Because the Moon's orbit is tilted 5.1° from the ecliptic (Earth-Sun orbital plane). Most of the time, the new Moon passes above or below the Sun in the sky — imperfect alignment, no eclipse. For an eclipse to occur, the new Moon (or full Moon) must happen within about 18° of an orbital node (where the lunar orbit meets the ecliptic). This window opens twice a year (eclipse seasons), each time for about 35 days. Hence 2 to 5 solar and 2 to 3 lunar eclipses per year, no more.
Because Earth's atmosphere acts as a giant filter. When the Moon is in Earth's shadow (umbra), direct sunlight no longer reaches it. But sunlight grazing our atmosphere is refracted and filtered: blue wavelengths are scattered away (Rayleigh mechanism), while red ones pass through. Result: the light reaching the eclipsed Moon is the sum of all the world's sunrises and sunsets at that instant — hence its coppery or blood-red hue. The exact colour depends on atmospheric state (volcanic dust, pollution); after the 1991 Pinatubo eruption, lunar eclipses went nearly black for months.

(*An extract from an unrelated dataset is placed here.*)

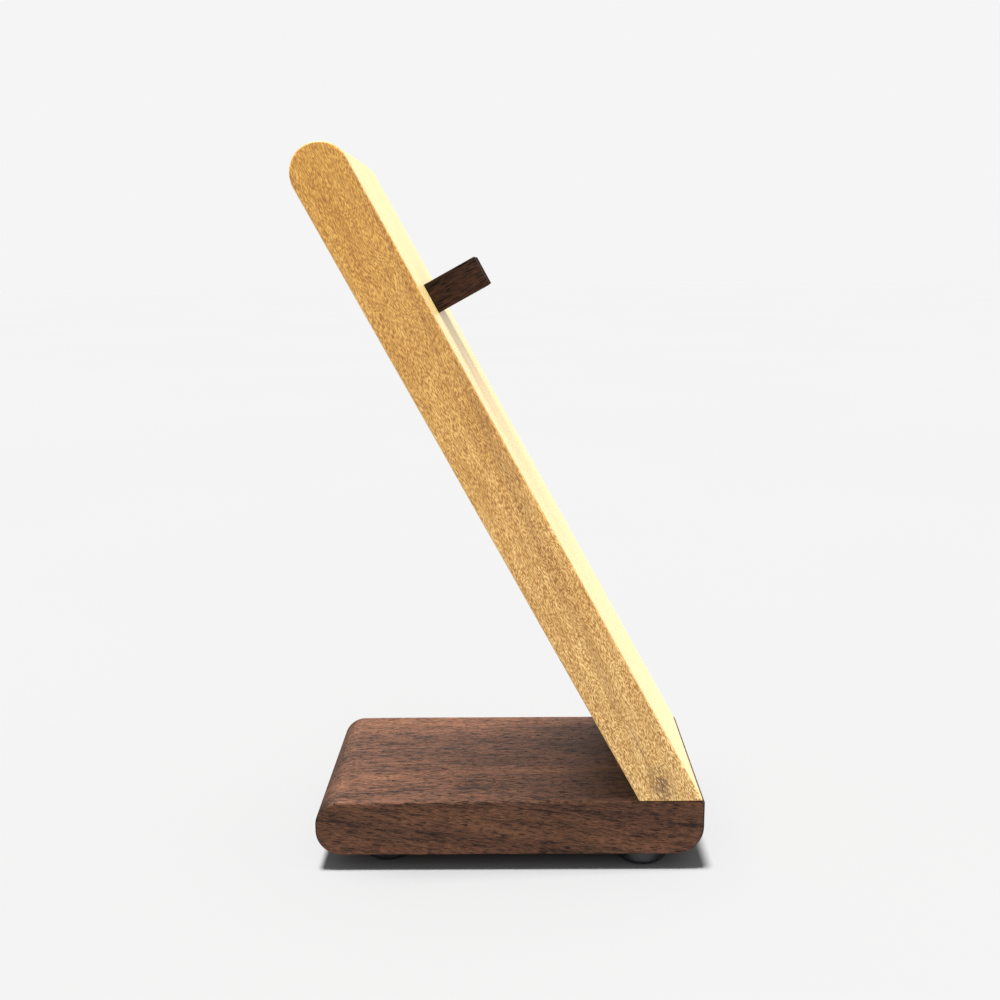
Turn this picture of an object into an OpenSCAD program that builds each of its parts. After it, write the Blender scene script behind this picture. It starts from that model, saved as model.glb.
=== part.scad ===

Rule number one: NEVER with naked eyes or unfiltered instruments. Ultraviolet and infrared can burn your retina in seconds, permanently. Use ISO 12312-2 certified eclipse glasses (density 5 minimum, discard after 3 years). For telescopes or binoculars, a full-aperture solar filter (Baader AstroSolar or equivalent) is mandatory, mounted in front of the objective — never behind the eyepiece. Safe alternative: pinhole projection (hole in cardboard, image on the ground) or telescope projection onto a white sheet. Only exception: during strict totality (solar disc 100 % covered), you can look with naked eyes — but put the glasses back at the first flash of the 'diamond ring'.